For some Democrats, that offers a glimmer of hope. While early polling has Trump leading President Joe Biden in the seven swing states most likely to tip the election, Rosenberg sees signs that Trump’s GOP takeover is alienating swaths of Republicans and independents: the 2022 midterms; ballot initiatives in the conservative states of Ohio and Kansas in which voters rejected attempts to criminalize abortion; Democrats flipping the New York House seat vacated by fabulist George Santos; and well-known Republicans refusing to endorse Trump. “MAGA has consolidated its hold of the Republican Party,” Rosenberg says. “But the flip side of that is that there's a big chunk of the Republican Party that's now been loosened.”
Some of the most prominent GOP defectors are from Indiana: Daniels, Sen. Todd Young, and, most notably, Mike Pence. Trump’s former Vice President recently announced on Fox News that he would not support his old boss this time around, saying Trump was “articulating an agenda that is at odds with the conservative agenda we governed on during our four years.”

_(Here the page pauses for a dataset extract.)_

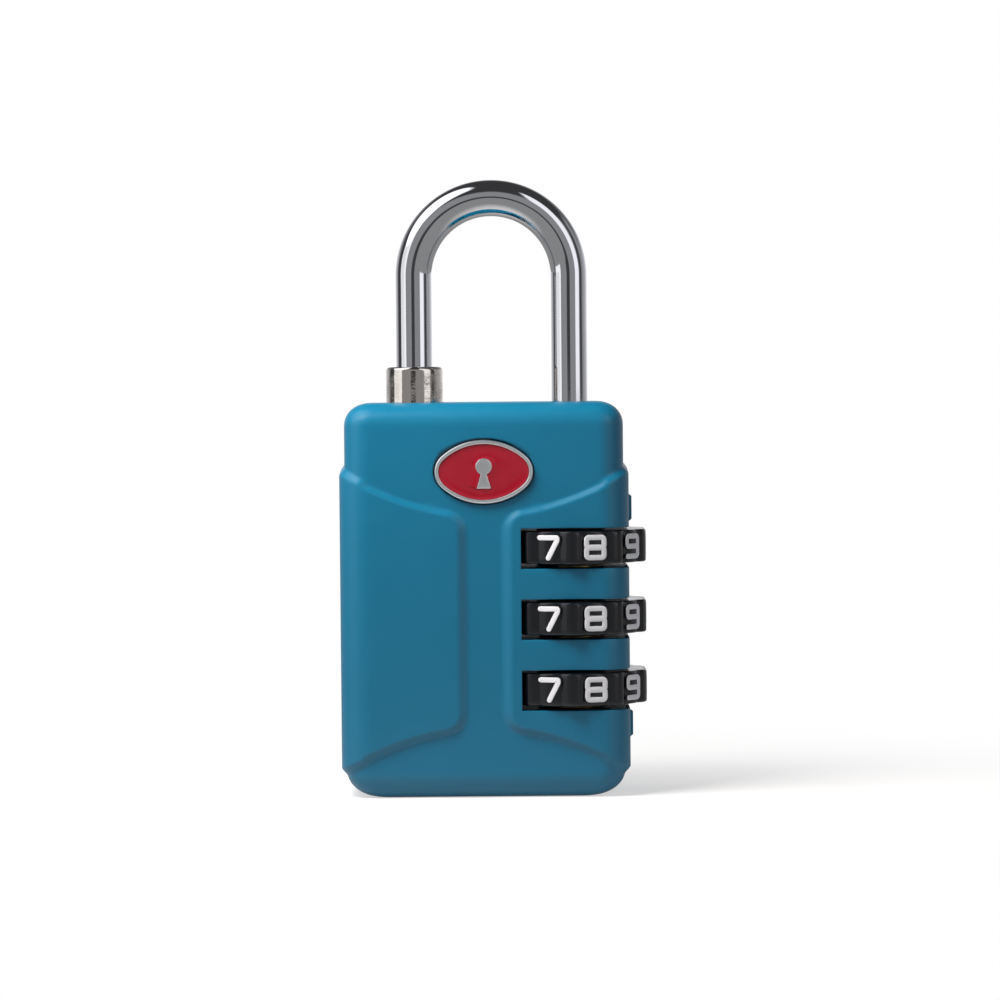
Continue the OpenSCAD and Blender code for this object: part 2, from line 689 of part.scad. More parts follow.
// Cam on the plug's tang, with an off-centre pin that moves the release slide
module cam()
  color("#9a9da0") translate([cyl_x, 0, 0]) difference() {
    union() {
      post(0, 3.0, [cyl_top + small, yoke_z - 0.7]);
      translate([pin_at, pin_at, cyl_top + 0.5])
        cylinder(d = cam_pin_d, h = yoke_z + plate_t - cyl_top - 0.6);
    }
    block([-tang / 2 - 0.02, tang / 2 + 0.02], [-tang / 2 - 0.02, tang / 2 + 0.02],
          [cyl_top - over, yoke_z]);
  }

module cam_clip()
  color("#77797c") difference() {
    tube(cyl_x, 0.43, 1.1, [yoke_z - 0.47, yoke_z - 0.23]);
    block([cyl_x - 2, cyl_x], [-0.3, 0.3], [yoke_z - over, yoke_z]);
  }

// Bent plate: a yoke over the cam, a riser, and two arms that hold the thrust ring down
module release_slide()
  color("#a9acb0") difference() {
    union() {
      block([cyl_x - 2.9, riser_x + 0.8], [-slide_y, slide_y], [yoke_z, yoke_z + plate_t]);
      block([riser_x, riser_x + 0.8], [-slide_y, slide_y], [yoke_z, arm_z + plate_t]);
      block([riser_x, riser_x + 2.6], [-arm_out_y, arm_out_y], [arm_z, arm_z + plate_t]);
      for (s = [0, 1]) mirror([0, s, 0])
        block([riser_x + 2, arm_tip_x], [arm_in_y, arm_out_y], [arm_z, arm_z + plate_t]);
    }
    block([cyl_x + pin_at - cam_pin_d / 2 - 0.12, cyl_x + pin_at + cam_pin_d / 2 + 0.12],
          [pin_at - cam_pin_d / 2 - 0.2, cam_throw + cam_pin_d / 2 + 0.2],
          [yoke_z - over, yoke_z + plate_t + over]);
  }

// Spring that keeps the arms over the thrust ring
module release_spring()
  color("#c9c9c9") translate([boss_end_x + 0.05, 0, release_spring_z]) rotate([0, 90, 0])
    coil(0.85, 0.15, riser_x - boss_end_x - 0.1, 7, 14);

// ---- the badge ----

module keyhole() {
  translate([0, 0.55]) circle(0.85);
  polygon([[-0.3, 0.2], [0.3, 0.2], [0.75, -1.75], [-0.75, -1.75]]);
}

// A flat X-Z shape, from front to front + depth along Y, at the badge's centre
module badge_layer(front, depth)
  translate([0, front + depth, badge_z]) rotate([90, 0, 0]) linear_extrude(height = depth) children();

module badge_inside() oval(badge_w - 2 * badge_rim, badge_h - 2 * badge_rim, badge_end_r - badge_rim);

// Oval plate with a raised rim and a raised keyhole
module badge_plate()
  color("#c4c6c9") difference() {
    badge_layer(badge_y, badge_t - 0.05) oval(badge_w, badge_h, badge_end_r);
    badge_layer(badge_y - over, over + enamel_t + enamel_sunk)
      difference() {
        badge_inside();
        keyhole();
      }
  }

// Red enamel that fills the plate round the keyhole
module badge_enamel()
  color("#b0263a") badge_layer(badge_y + enamel_sunk, enamel_t)
    difference() {
      badge_inside();
      keyhole();
    }

front_shell();
rear_shell();
shell_pins();
chassis();
shackle_collar();
leg_bush();
shackle();
lock_spindle();
spindle_pin();
retaining_clip();
shackle_spring();
spring_peg();
dial_1();
dial_2();
dial_3();
sleeve_1();
sleeve_2();
sleeve_3();
thrust_ring();
reset_spring();
detent_spring();
detent_rivets();
cylinder_shell();
key_plug();
wafers();
wafer_springs();
cam();
cam_clip();
release_slide();
release_spring();
badge_plate();
badge_enamel();
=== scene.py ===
"""Looks of the travel padlock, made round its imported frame.

Blender works in metres. Shapes are worked out in millimetres and turned to metres when a mesh
is made. +X is to the right, -Y is the front and +Z is up; the base stands on Z = 0.
"""
import json

import bpy
import numpy as np
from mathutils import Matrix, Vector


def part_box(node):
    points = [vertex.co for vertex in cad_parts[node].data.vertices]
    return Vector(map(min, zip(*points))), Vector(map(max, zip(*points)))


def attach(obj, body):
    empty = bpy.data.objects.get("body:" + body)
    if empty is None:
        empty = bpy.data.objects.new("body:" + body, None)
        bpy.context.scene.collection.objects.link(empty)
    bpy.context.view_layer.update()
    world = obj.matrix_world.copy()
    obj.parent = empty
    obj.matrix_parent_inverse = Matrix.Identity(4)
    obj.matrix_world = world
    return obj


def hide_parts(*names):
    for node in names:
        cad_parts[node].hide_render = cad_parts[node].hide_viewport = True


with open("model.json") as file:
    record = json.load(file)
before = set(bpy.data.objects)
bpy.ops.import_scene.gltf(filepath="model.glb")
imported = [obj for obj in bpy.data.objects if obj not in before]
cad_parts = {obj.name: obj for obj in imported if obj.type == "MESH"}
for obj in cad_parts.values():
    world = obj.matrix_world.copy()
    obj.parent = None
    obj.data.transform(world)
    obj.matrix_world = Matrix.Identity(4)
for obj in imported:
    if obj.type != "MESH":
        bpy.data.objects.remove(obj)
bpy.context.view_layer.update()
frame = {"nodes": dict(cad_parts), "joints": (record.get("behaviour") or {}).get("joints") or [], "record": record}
MM = 0.001


def box_mm(node):
    """Lowest and highest corner of a CAD node, in millimetres."""
    return [np.array(corner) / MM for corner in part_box(node)]


# ---- sizes, from the frame ----

joints = {j["name"]: j for j in frame["joints"]}
dial_x = joints["dial_1_spin"]["pos_m"][0] / MM
key_x = joints["key_plug_turn"]["pos_m"][0] / MM
shell_low, shell_high = box_mm("front_shell")
pad_x = -shell_low[0]                 # sides of the raised pads
pad_y = -shell_low[1]                 # faces of the raised pads
body_top = shell_high[2]
mark_proud = shell_high[0] - pad_x    # how far the index marks stand out
rod_low, rod_high = box_mm("shackle")
rod_r = rod_high[1]
long_x = dial_x
short_x = rod_low[0] + rod_r
arch_x = (long_x + short_x) / 2
arch_r = (long_x - short_x) / 2
arch_z = rod_high[2] - rod_r - arch_r
collar_low, collar_high = box_mm("shackle_collar")
shackle_rise = joints["shackle_lift"]["range_m"][1] / MM
badge_low, badge_high = box_mm("badge_plate")
badge_z = (badge_low[2] + badge_high[2]) / 2
badge_w = badge_high[0] - badge_low[0]
badge_h = badge_high[2] - badge_low[2]
dials = ["dial_1", "dial_2", "dial_3"]
dial_boxes = {d: box_mm(d) for d in dials}
dial_mid = {d: (b[0][2] + b[1][2]) / 2 for d, b in dial_boxes.items()}
dial_flat = dial_boxes["dial_1"][1][0] - dial_x        # axis to the middle of a flat

# ---- sizes that the frame doesn't give ----

PAD_PROUD = 0.5          # pads in front of the body's face
PAD_SIDE = 0.55          # pads out of the body's sides
CORE_X = pad_x - PAD_SIDE
CORE_Y = pad_y - PAD_PROUD
EDGE_R = 2.6             # upright edges
BASE_ROUND = (3.6, 1.9, 2.7)     # base edge: reach along X, along Y, and height
TOP_ROUND = (2.5, 2.4, 2.3)      # top edge: the same
CHANNEL = 2.07           # half the width of the sunk channel
PAD_MID_Z = 18.3
PAD_HALF = 11.5
PAD_CORNER = 2.1
PAD_CURVE = (30.0, 1.2)  # radius of the pads' long curves, and how far past the middle its centre is
SLOT_X = dial_x - 5.25   # left end of the dial slots on the face
SLOT_HALF = 2.075
POCKET_R = 8.33
STACK_R = 3.3            # bore for the sleeves
WALL = 1.45
THIN_WALL = 0.5          # wall beside the dial pockets
SEAT_GAP = 0.14          # gap round the badge
COLLAR_R = 3.0
TIP_CLEAR = 0.65         # short leg's tip above the collar when the shackle is up
CYLINDER_HOLE = 3.9
BADGE_END_R = 2.2
BOSS_UP, BOSS_DOWN = 0.22, 0.42      # bosses above and below a dial's rim
slot_mid = [dial_mid[d] for d in dials]
MARK_H, MARK_GAP = 3.0, 0.4          # index marks, and their gap to the slots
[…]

Trump has vowed in a second term to round up and deport millions of undocumented immigrants; initiate a trade war by imposing tariffs on foreign goods; send the National Guard into cities struggling with violent crime; and implement an isolationist foreign policy.
Whether those proposals will resonate with most American voters come November remains to be seen. But in marquee Republican Senate primaries throughout the United States, nobody has been able to stop the inexorable march of MAGA.
“Our voters want us to support the Trump agenda,” Banks says. “In the new Republican Party, there's no room for old-school Republicans who don't align with that agenda.”